2) when you are handling portable binary representation of something, it's always connected to some IO, which is slow already so any performance boost that you get from microoptimalization like this is completely negligible.

I tend to just hand write few lines of C to pack/unpack integers explicitly when needed as it seems to me as the most productive thing you can do.

By the way all the big endian <-> little endian functions you propose boil down to two implementations for each size of operand: no-op and mirroring of all bytes, both of which are mostly trivial.

What is really missing is portable and efficient way to encode floating point numbers, as there is no portable way to find out their endianity and in floating point case it's more complex than just big vs. little endian.

alexchamberlain · on April 4, 2012

It's the boiling down that people get confused with... I've started an implementation at https://github.com/alexchamberlain/byte-order.

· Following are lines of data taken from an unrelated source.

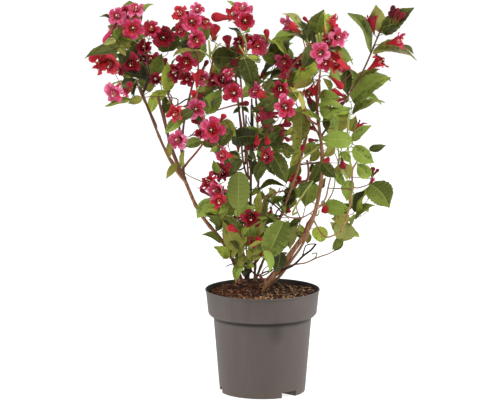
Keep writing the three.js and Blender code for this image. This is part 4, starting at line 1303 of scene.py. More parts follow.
    ((313, 164), (309, 173), 5, "dark"), ((243, 257), (235, 265), 6, "mid"),
    ((249, 262), (255, 268), 4, "fresh"), ((246, 236), (240, 247), 5, "golden", 8),
    ((254, 246), (248, 256), 6, "olive"), ((262, 240), (250, 246), 4, "fresh"),
    ((247, 226), (243, 238), 5, "bright"), ((255, 226), (250, 238), 6, "mid"),
    ((262, 228), (268, 219), 4, "pale"), ((242, 214), (251, 205), 7, "mid"),
    ((229, 205), (218, 214), 6, "fresh"), ((255, 160), (252, 175), 7, "deep"),
    ((250, 150), (256, 161), 5, "dark"), ((262, 196), (253, 204), 6, "mid"),
    ((276, 196), (268, 188), 5, "golden", 14), ((281, 150), (271, 146), 7, "mid"),
    ((290, 158), (282, 150), 6, "olive"), ((249, 248), (263, 241), 4, "golden", 20),
    ((249, 253), (262, 249), 7, "mid"), ((248, 262), (260, 256), 6, "fresh"),
    ((246, 268), (254, 262), 5, "olive"), ((243, 276), (250, 268), 5, "deep"),
    ((232, 243), (222, 233), 9, "olive"),
]

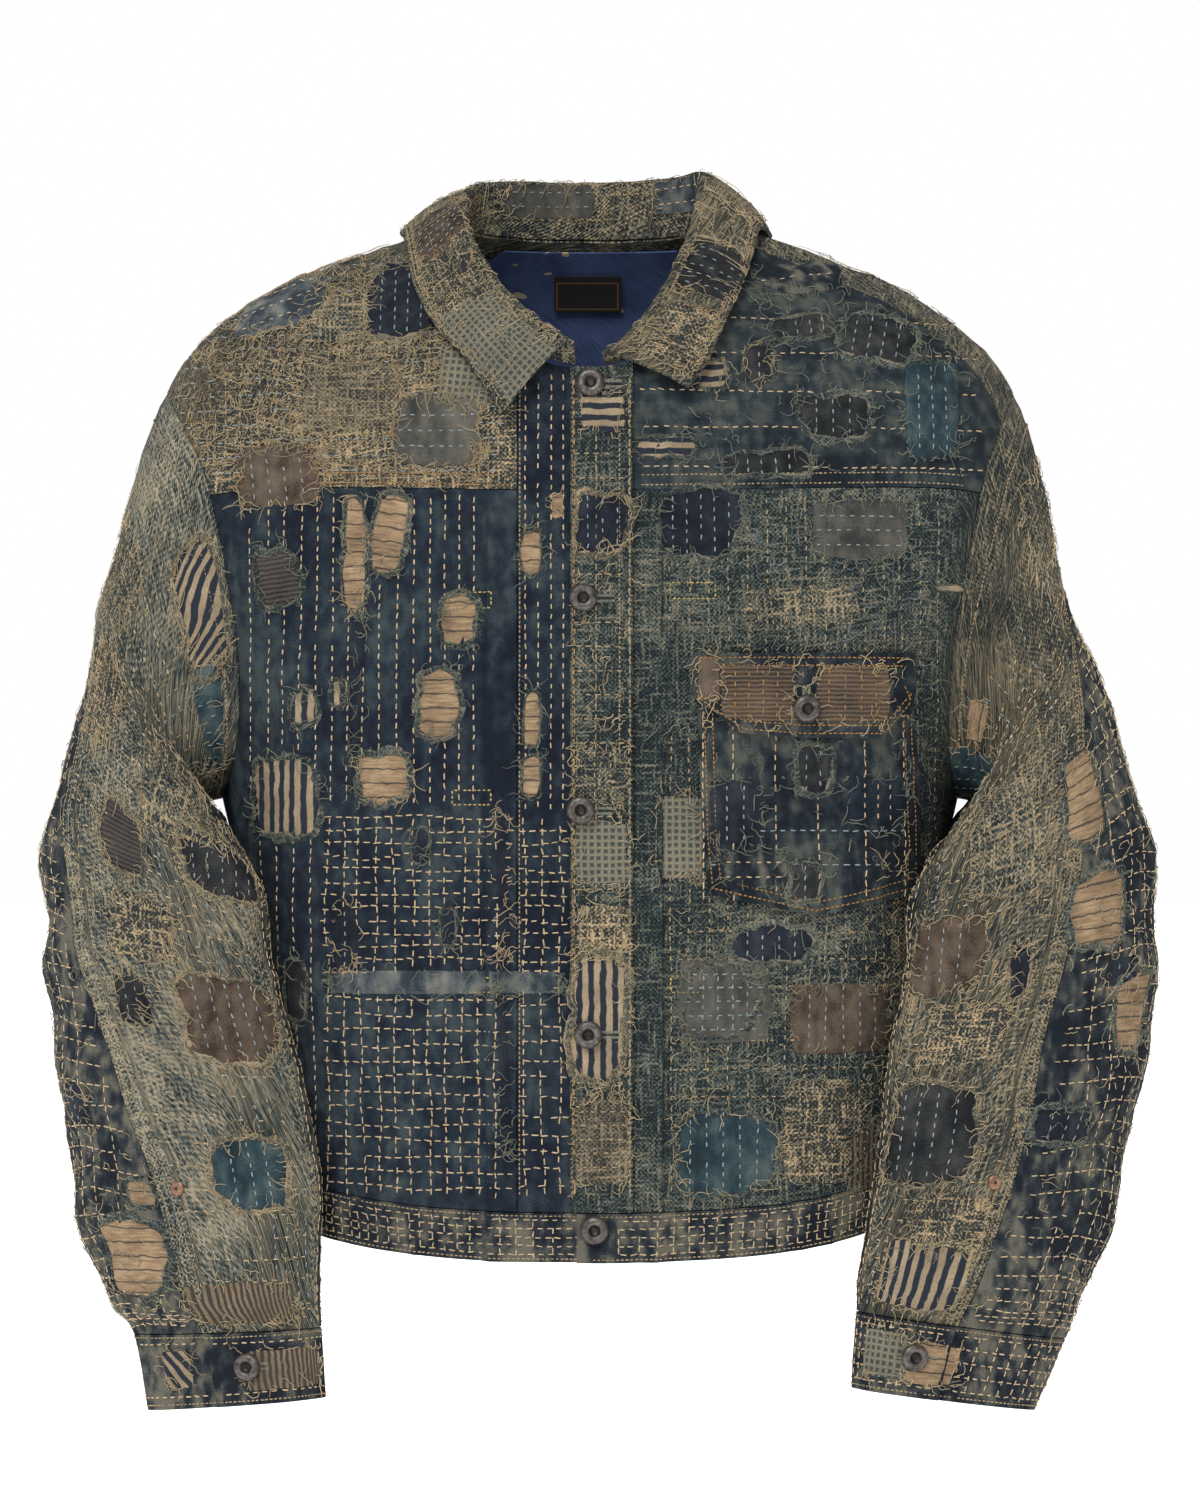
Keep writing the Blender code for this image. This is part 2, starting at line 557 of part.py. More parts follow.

chronomex · on April 4, 2012

Please see the "htonl" function and its brethren in <arpa/inet.h>.

alexchamberlain · on April 4, 2012

As stated elsewhere, these do host to big endian and vice versa. No little endian support, though most of us are working on LE machines ofc.

paulsutter · on April 4, 2012

While the article is rant-y and some details sloppy, I have to admit his core point is pretty good. Rather the writing #ifdef'd code, why not write code that works the same regardless of endianness?

That seems like a good idea. Not for -all- the reasons he mentions, but for the simple reason that it's one code path so easier to code and easier to get right.

alexchamberlain · on April 4, 2012

Started a github repo at https://github.com/alexchamberlain/byte-order.

duaneb · on April 4, 2012

If you're using C++, you can dispose of the ifdefs completely and check at compile time the union of a uint16_t and two uint8_ts.

alexchamberlain · on April 4, 2012

The C++ is just an interface... I'm just nice like that!